PROVIDED DATA:
_ _ _ _ _ _ _
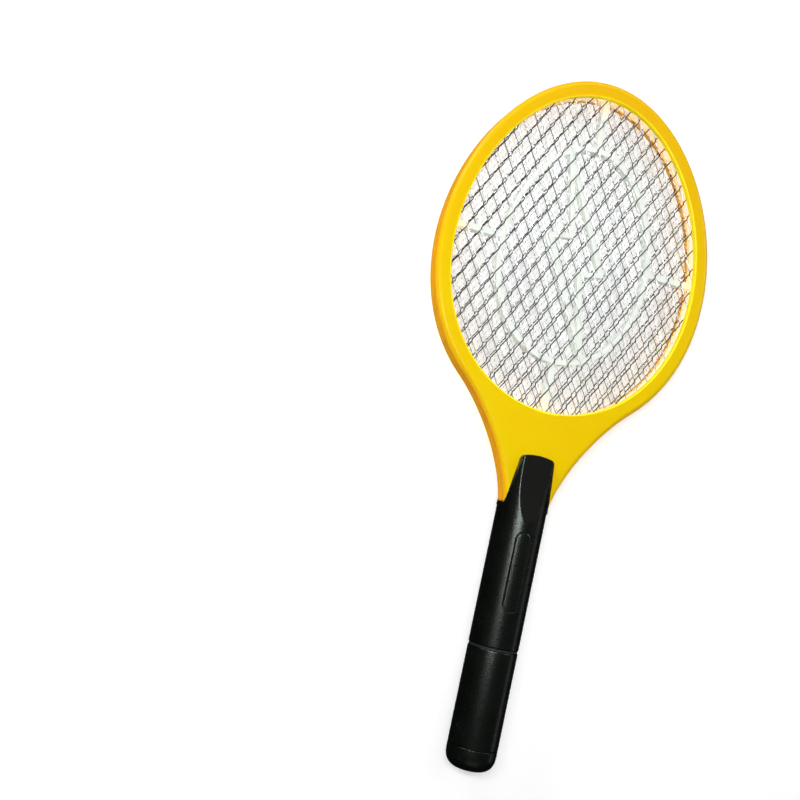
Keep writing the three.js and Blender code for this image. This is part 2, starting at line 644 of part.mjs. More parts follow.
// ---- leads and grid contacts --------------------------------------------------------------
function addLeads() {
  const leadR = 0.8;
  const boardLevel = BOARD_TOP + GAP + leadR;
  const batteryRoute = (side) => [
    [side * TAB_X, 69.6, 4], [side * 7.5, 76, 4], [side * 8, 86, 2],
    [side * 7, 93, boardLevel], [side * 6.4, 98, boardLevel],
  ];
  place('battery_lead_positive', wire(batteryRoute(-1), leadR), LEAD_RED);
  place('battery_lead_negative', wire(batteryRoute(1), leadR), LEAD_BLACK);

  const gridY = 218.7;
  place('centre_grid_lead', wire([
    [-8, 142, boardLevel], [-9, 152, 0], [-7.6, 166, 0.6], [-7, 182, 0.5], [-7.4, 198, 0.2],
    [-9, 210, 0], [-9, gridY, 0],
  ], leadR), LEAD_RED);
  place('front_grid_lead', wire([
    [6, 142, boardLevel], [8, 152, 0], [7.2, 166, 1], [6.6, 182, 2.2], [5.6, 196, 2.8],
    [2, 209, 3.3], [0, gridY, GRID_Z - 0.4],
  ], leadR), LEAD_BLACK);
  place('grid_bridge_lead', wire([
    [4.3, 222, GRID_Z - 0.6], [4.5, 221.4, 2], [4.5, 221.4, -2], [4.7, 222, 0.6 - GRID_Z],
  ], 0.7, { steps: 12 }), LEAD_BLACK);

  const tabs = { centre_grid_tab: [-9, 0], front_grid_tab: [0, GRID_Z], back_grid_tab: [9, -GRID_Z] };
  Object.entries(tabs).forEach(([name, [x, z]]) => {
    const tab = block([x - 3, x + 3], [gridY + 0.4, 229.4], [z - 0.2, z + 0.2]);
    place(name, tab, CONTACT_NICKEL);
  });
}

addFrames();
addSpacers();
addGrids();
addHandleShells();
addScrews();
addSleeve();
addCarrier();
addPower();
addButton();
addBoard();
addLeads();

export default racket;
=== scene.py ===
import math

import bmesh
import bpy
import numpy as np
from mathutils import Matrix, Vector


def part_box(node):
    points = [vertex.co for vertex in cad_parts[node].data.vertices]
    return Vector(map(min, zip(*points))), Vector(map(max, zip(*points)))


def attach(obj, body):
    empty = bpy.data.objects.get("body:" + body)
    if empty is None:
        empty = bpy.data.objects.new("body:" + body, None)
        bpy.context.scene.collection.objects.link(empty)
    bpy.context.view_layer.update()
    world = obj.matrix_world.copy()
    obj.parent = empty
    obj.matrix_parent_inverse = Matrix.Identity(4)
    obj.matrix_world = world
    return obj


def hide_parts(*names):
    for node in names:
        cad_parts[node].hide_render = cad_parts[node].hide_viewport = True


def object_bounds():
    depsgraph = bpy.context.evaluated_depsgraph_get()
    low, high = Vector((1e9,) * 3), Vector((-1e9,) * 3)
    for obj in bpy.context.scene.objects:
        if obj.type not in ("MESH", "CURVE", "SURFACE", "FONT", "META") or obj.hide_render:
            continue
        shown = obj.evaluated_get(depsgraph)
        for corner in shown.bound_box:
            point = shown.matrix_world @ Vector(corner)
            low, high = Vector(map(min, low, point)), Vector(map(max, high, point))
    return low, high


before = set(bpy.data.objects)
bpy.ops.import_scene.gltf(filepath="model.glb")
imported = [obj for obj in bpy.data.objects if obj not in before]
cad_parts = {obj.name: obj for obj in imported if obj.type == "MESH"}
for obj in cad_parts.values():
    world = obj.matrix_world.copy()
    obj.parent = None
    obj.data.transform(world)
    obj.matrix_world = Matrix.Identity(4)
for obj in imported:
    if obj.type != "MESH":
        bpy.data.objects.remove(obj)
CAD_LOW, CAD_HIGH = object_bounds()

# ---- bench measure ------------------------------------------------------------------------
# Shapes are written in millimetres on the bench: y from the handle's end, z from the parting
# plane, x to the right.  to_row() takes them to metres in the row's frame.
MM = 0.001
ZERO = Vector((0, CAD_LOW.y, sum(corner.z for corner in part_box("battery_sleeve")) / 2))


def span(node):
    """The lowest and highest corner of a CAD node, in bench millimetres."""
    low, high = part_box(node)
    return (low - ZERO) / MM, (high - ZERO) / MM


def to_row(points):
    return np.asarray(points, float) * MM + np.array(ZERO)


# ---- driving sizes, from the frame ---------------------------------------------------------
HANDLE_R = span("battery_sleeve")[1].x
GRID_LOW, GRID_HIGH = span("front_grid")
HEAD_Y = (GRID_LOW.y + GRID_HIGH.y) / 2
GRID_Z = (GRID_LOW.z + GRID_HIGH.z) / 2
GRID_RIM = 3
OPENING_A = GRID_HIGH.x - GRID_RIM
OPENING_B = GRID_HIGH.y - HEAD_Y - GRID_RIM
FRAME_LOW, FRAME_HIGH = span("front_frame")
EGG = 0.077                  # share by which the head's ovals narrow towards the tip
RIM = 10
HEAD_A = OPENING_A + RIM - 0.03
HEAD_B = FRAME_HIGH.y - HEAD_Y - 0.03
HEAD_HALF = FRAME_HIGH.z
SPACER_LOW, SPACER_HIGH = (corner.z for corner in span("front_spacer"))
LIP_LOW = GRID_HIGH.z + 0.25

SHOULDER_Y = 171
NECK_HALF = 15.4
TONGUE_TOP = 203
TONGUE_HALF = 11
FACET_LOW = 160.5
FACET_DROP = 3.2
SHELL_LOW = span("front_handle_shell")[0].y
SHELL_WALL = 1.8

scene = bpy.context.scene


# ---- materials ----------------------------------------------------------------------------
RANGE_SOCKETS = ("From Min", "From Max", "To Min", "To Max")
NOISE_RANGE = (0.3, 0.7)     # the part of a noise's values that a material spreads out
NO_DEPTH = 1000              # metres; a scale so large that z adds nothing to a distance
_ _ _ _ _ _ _
Recopy the whole listing exactly.

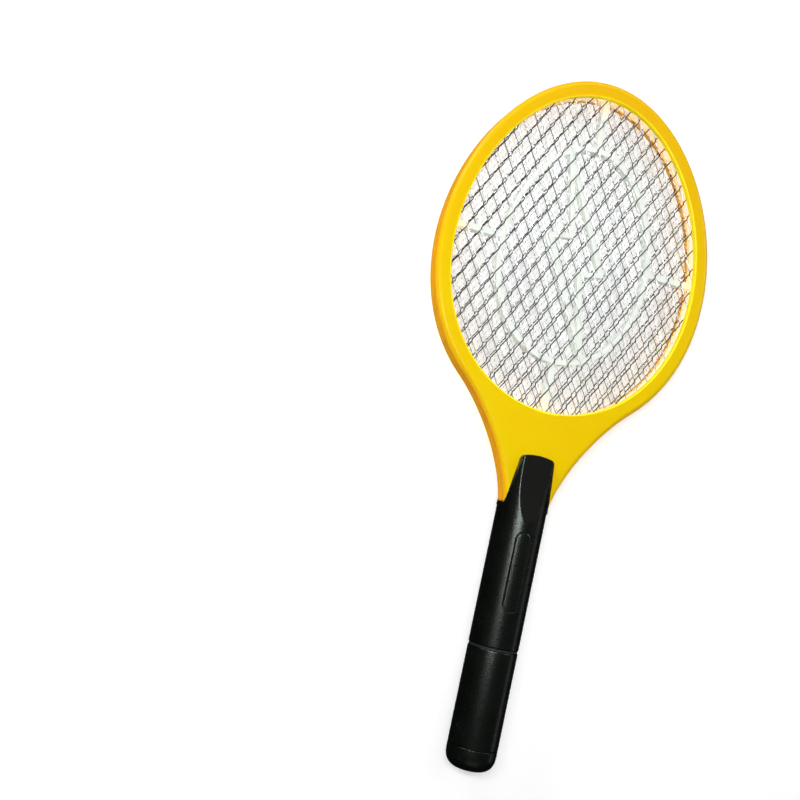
Keep writing the three.js and Blender code for this image. This is part 2, starting at line 644 of part.mjs. More parts follow.
// ---- leads and grid contacts --------------------------------------------------------------
function addLeads() {
  const leadR = 0.8;
  const boardLevel = BOARD_TOP + GAP + leadR;
  const batteryRoute = (side) => [
    [side * TAB_X, 69.6, 4], [side * 7.5, 76, 4], [side * 8, 86, 2],
    [side * 7, 93, boardLevel], [side * 6.4, 98, boardLevel],
  ];
  place('battery_lead_positive', wire(batteryRoute(-1), leadR), LEAD_RED);
  place('battery_lead_negative', wire(batteryRoute(1), leadR), LEAD_BLACK);

  const gridY = 218.7;
  place('centre_grid_lead', wire([
    [-8, 142, boardLevel], [-9, 152, 0], [-7.6, 166, 0.6], [-7, 182, 0.5], [-7.4, 198, 0.2],
    [-9, 210, 0], [-9, gridY, 0],
  ], leadR), LEAD_RED);
  place('front_grid_lead', wire([
    [6, 142, boardLevel], [8, 152, 0], [7.2, 166, 1], [6.6, 182, 2.2], [5.6, 196, 2.8],
    [2, 209, 3.3], [0, gridY, GRID_Z - 0.4],
  ], leadR), LEAD_BLACK);
  place('grid_bridge_lead', wire([
    [4.3, 222, GRID_Z - 0.6], [4.5, 221.4, 2], [4.5, 221.4, -2], [4.7, 222, 0.6 - GRID_Z],
  ], 0.7, { steps: 12 }), LEAD_BLACK);

  const tabs = { centre_grid_tab: [-9, 0], front_grid_tab: [0, GRID_Z], back_grid_tab: [9, -GRID_Z] };
  Object.entries(tabs).forEach(([name, [x, z]]) => {
    const tab = block([x - 3, x + 3], [gridY + 0.4, 229.4], [z - 0.2, z + 0.2]);
    place(name, tab, CONTACT_NICKEL);
  });
}

addFrames();
addSpacers();
addGrids();
addHandleShells();
addScrews();
addSleeve();
addCarrier();
addPower();
addButton();
addBoard();
addLeads();

export default racket;
=== scene.py ===
import math

import bmesh
import bpy
import numpy as np
from mathutils import Matrix, Vector


def part_box(node):
    points = [vertex.co for vertex in cad_parts[node].data.vertices]
    return Vector(map(min, zip(*points))), Vector(map(max, zip(*points)))


def attach(obj, body):
    empty = bpy.data.objects.get("body:" + body)
    if empty is None:
        empty = bpy.data.objects.new("body:" + body, None)
        bpy.context.scene.collection.objects.link(empty)
    bpy.context.view_layer.update()
    world = obj.matrix_world.copy()
    obj.parent = empty
    obj.matrix_parent_inverse = Matrix.Identity(4)
    obj.matrix_world = world
    return obj


def hide_parts(*names):
    for node in names:
        cad_parts[node].hide_render = cad_parts[node].hide_viewport = True


def object_bounds():
    depsgraph = bpy.context.evaluated_depsgraph_get()
    low, high = Vector((1e9,) * 3), Vector((-1e9,) * 3)
    for obj in bpy.context.scene.objects:
        if obj.type not in ("MESH", "CURVE", "SURFACE", "FONT", "META") or obj.hide_render:
            continue
        shown = obj.evaluated_get(depsgraph)
        for corner in shown.bound_box:
            point = shown.matrix_world @ Vector(corner)
            low, high = Vector(map(min, low, point)), Vector(map(max, high, point))
    return low, high


before = set(bpy.data.objects)
bpy.ops.import_scene.gltf(filepath="model.glb")
imported = [obj for obj in bpy.data.objects if obj not in before]
cad_parts = {obj.name: obj for obj in imported if obj.type == "MESH"}
for obj in cad_parts.values():
    world = obj.matrix_world.copy()
    obj.parent = None
    obj.data.transform(world)
    obj.matrix_world = Matrix.Identity(4)
for obj in imported:
    if obj.type != "MESH":
        bpy.data.objects.remove(obj)
CAD_LOW, CAD_HIGH = object_bounds()

# ---- bench measure ------------------------------------------------------------------------
# Shapes are written in millimetres on the bench: y from the handle's end, z from the parting
# plane, x to the right.  to_row() takes them to metres in the row's frame.
MM = 0.001
ZERO = Vector((0, CAD_LOW.y, sum(corner.z for corner in part_box("battery_sleeve")) / 2))


def span(node):
    """The lowest and highest corner of a CAD node, in bench millimetres."""
    low, high = part_box(node)
    return (low - ZERO) / MM, (high - ZERO) / MM


def to_row(points):
    return np.asarray(points, float) * MM + np.array(ZERO)


# ---- driving sizes, from the frame ---------------------------------------------------------
HANDLE_R = span("battery_sleeve")[1].x
GRID_LOW, GRID_HIGH = span("front_grid")
HEAD_Y = (GRID_LOW.y + GRID_HIGH.y) / 2
GRID_Z = (GRID_LOW.z + GRID_HIGH.z) / 2
GRID_RIM = 3
OPENING_A = GRID_HIGH.x - GRID_RIM
OPENING_B = GRID_HIGH.y - HEAD_Y - GRID_RIM
FRAME_LOW, FRAME_HIGH = span("front_frame")
EGG = 0.077                  # share by which the head's ovals narrow towards the tip
RIM = 10
HEAD_A = OPENING_A + RIM - 0.03
HEAD_B = FRAME_HIGH.y - HEAD_Y - 0.03
HEAD_HALF = FRAME_HIGH.z
SPACER_LOW, SPACER_HIGH = (corner.z for corner in span("front_spacer"))
LIP_LOW = GRID_HIGH.z + 0.25

SHOULDER_Y = 171
NECK_HALF = 15.4
TONGUE_TOP = 203
TONGUE_HALF = 11
FACET_LOW = 160.5
FACET_DROP = 3.2
SHELL_LOW = span("front_handle_shell")[0].y
SHELL_WALL = 1.8

scene = bpy.context.scene


# ---- materials ----------------------------------------------------------------------------
RANGE_SOCKETS = ("From Min", "From Max", "To Min", "To Max")
NOISE_RANGE = (0.3, 0.7)     # the part of a noise's values that a material spreads out
NO_DEPTH = 1000              # metres; a scale so large that z adds nothing to a distance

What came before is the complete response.